Once enqueued, the extraction service efficiently handled the time-consuming task of data extraction by processing all databases. This approach enabled us to promptly respond to the scheduler and efficiently handle large volumes of data from these databases by scaling out the consumers.

PROS:

  1. Flexibility and Agility: Private topics give services the flexibility to publish events specific to their needs without affecting other services and can evolve independently, adding or modifying private topics as needed.
  2. Fine-grained Access Control: Private topics enable fine-grained access control, allowing only authorized services to produce or consume messages from the topic. This enhances security by preventing unauthorized access and ensuring that sensitive data or internal communication is restricted to the intended services.
  3. Performance Optimization: Private topics can be optimized for specific use cases or performance requirements. Since only internal services are involved, you can configure the topic and broker settings based on the needs of these services, such as retention policies, replication factors, or message compression. This optimization can improve overall system performance and efficiency.

CONS:

  1. Increased Complexity: Introducing private topics adds complexity to the overall system architecture. Managing additional topics and ensuring proper coordination between producers and consumers can become challenging. Proper documentation and communication are crucial to maintain a clear understanding of the purpose and usage of private topics across the organization.

4. Outbox pattern

The Outbox pattern is used in micro services architecture to ensure reliable and consistent event-driven communication between services.

In this pattern, each service maintains an “outbox” within its own database. The outbox serves as a buffer where events or messages to be published asynchronously are stored. Instead of directly publishing messages to Kafka, the service writes the events to its outbox as part of a database transaction. This helps mitigate the problems associated with 2PC (two phase commit).

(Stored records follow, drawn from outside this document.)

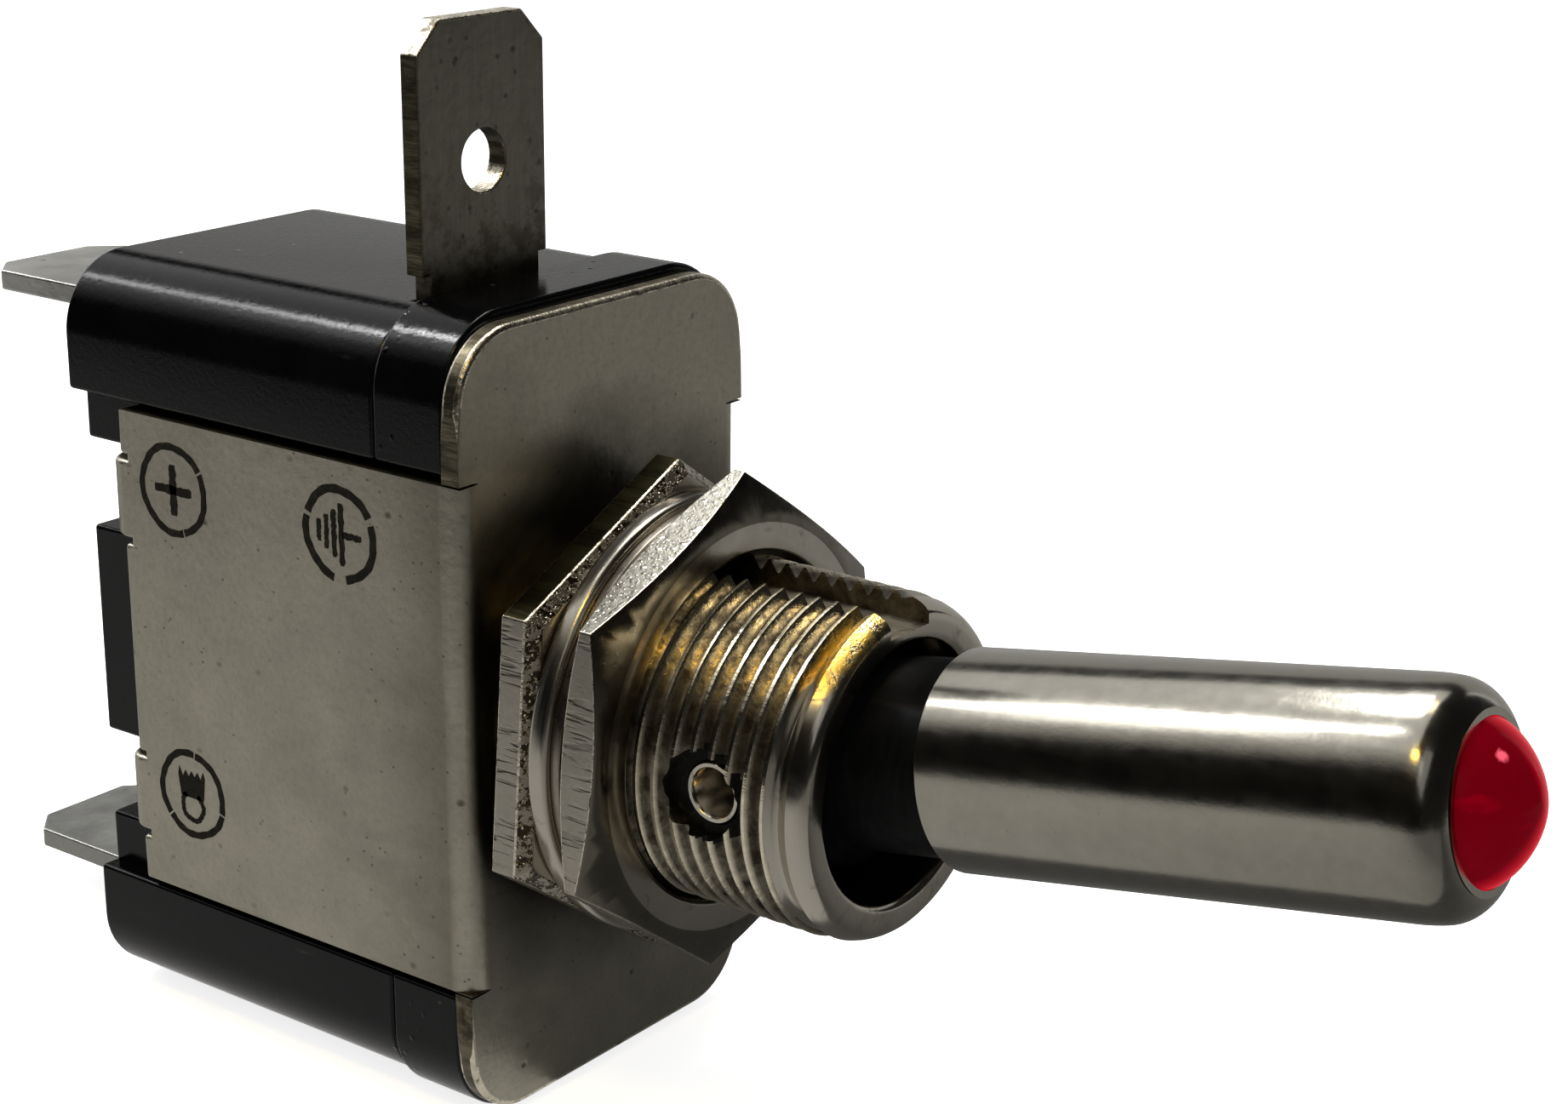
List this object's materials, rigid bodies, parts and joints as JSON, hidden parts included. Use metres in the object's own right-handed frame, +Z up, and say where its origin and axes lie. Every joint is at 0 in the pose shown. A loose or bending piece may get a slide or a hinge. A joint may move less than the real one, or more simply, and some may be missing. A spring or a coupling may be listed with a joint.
{
  "type": "panel toggle switch",
  "caption": "Automotive panel toggle switch with a lamp-tipped lever, threaded bushing with nuts, folded metal bracket, black housing and push-on blades.",
  "frame": {"origin": "on the bushing's axis, at the front face of the bracket's plate, which seats behind the panel", "axes": "-Y out along the bushing towards the lever, +X to the right seen from the front, +Z up towards the keyway and the ground blade"},
  "size_m": [0.0164, 0.0645, 0.0385],
  "materials": {
    "nickel_sheet": "satin, mottled nickel plating",
    "bakelite": "moulded, slightly glossy black",
    "bright_nickel": "bright nickel plating over turned brass",
    "satin_sleeve": "satin nickel",
    "lever_black": "satin black",
    "red_lens": "clear red lamp epoxy",
    "resistor": "fired coating",
    "tinned_wire": "tinned",
    "plunger_brass": "turned",
    "spring_steel": "drawn wire",
    "copper_alloy": "stamped copper alloy",
    "silver": "silver contact",
    "terminal_metal": "tin-plated blade",
    "ground_metal": "dull plated blade"
  },
  "bodies": {
    "body": {"bracket": "nickel_sheet", "front_cover": "bakelite", "base_housing": "bakelite", "threaded_bushing": "bright_nickel", "rear_nut": "bright_nickel", "flat_washer": "bright_nickel", "lock_washer": "spring_steel", "front_nut": "bright_nickel", "pivot_pin": "bright_nickel", "fixed_contact": "silver", "rocker_cradle": "copper_alloy", "supply_terminal": "terminal_metal", "load_terminal": "terminal_metal", "ground_terminal": "ground_metal", "supply_rivet": "plunger_brass", "load_rivet": "plunger_brass"},
    "lever": {"lever_core": "lever_black", "lever_sleeve": "satin_sleeve", "led": "red_lens", "led_resistor": "resistor", "anode_wire": "tinned_wire", "cathode_wire": "tinned_wire"},
    "plunger": {"plunger": "plunger_brass", "plunger_spring": "spring_steel"},
    "rocker": {"contact_rocker": "copper_alloy", "moving_contact": "silver"}
  },
  "joints": [
    {"name": "lever_pivot", "type": "hinge", "parent": "body", "child": "lever", "pos_m": [0, -0.0088, 0], "axis": [1, 0, 0], "range_deg": [0, 19.6]},
    {"name": "plunger_slide", "type": "slide", "parent": "lever", "child": "plunger", "axis": [0, -0.9854, 0.1702], "range_m": [0, 0.0005], "stiffness_N_per_m": 50, "springref_m": -0.002, "deforming": ["plunger_spring"]},
    {"name": "rocker_tilt", "type": "hinge", "parent": "body", "child": "rocker", "pos_m": [0, 0.0094, 0], "axis": [1, 0, 0], "range_deg": [-11, 0]}
  ],
  "couplings": [
    {"joint": "rocker_tilt", "follows": "lever_pivot", "ratio": -0.5612}
  ]
}
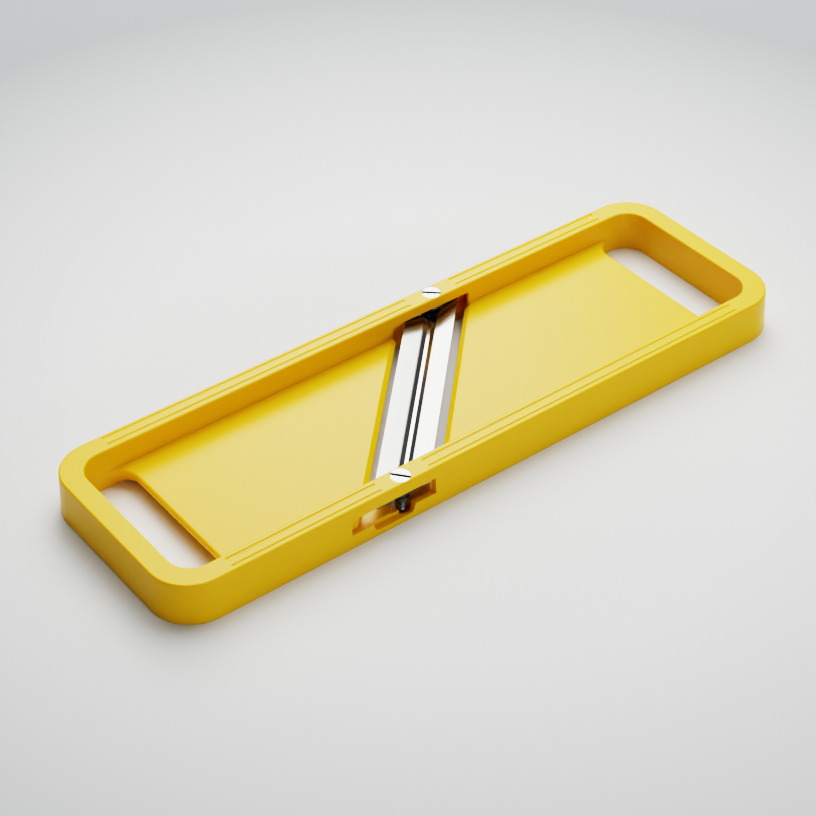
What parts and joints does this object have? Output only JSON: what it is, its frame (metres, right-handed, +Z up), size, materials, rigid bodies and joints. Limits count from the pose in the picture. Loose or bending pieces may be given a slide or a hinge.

Service update it’s data and records this change within the same DB transaction

PROS:

  1. Data Consistency: By associating the outbox with the service’s own transaction, data changes and events are committed or rolled back atomically, ensuring consistency between data updates and event publication.
  2. Fault Tolerance: In case of failures or downtime, the outbox processor can resume processing from the last successfully processed event, ensuring fault tolerance and message durability.
  3. Scalability: The outbox processor can be horizontally scaled to handle high event volumes, ensuring efficient processing and distribution of events. (with the trade-off of synchronisation, detailed below)

CONS:

  1. Increased Complexity: Implementing the Outbox pattern adds complexity to the system architecture. It introduces additional components, such as the outbox tables, outbox processor, and event publishing mechanism, which require development and maintenance efforts.
  2. Latency: The Outbox pattern introduces an inherent delay in event publication. Events are not immediately published when data changes occur, as they need to be written to the outbox first and then processed by the outbox processor. Depending on the frequency of polling and the processing time of the outbox processor, there can be a slight delay between data changes and event delivery.
  3. Synchronisation Challenges: The Outbox pattern requires synchronization between the service’s data changes and the events written to the outbox. Ensuring that events are correctly associated with the corresponding data changes can be challenging, especially in scenarios where distributed transactions or multi-step workflows are involved. Care must be taken to handle scenarios like compensating transactions or rollbacks to maintain consistency.

Despite these challenges, the Outbox pattern remains a valuable approach for achieving reliable event-driven communication in a micro services world.

Conclusion

While there are many ways to use Kafka, it is important to carefully evaluate the specific requirements and trade-offs of the system you are working with before adopting any of these patterns; considering factors such as the scale, complexity, and performance needs of the application.

--

--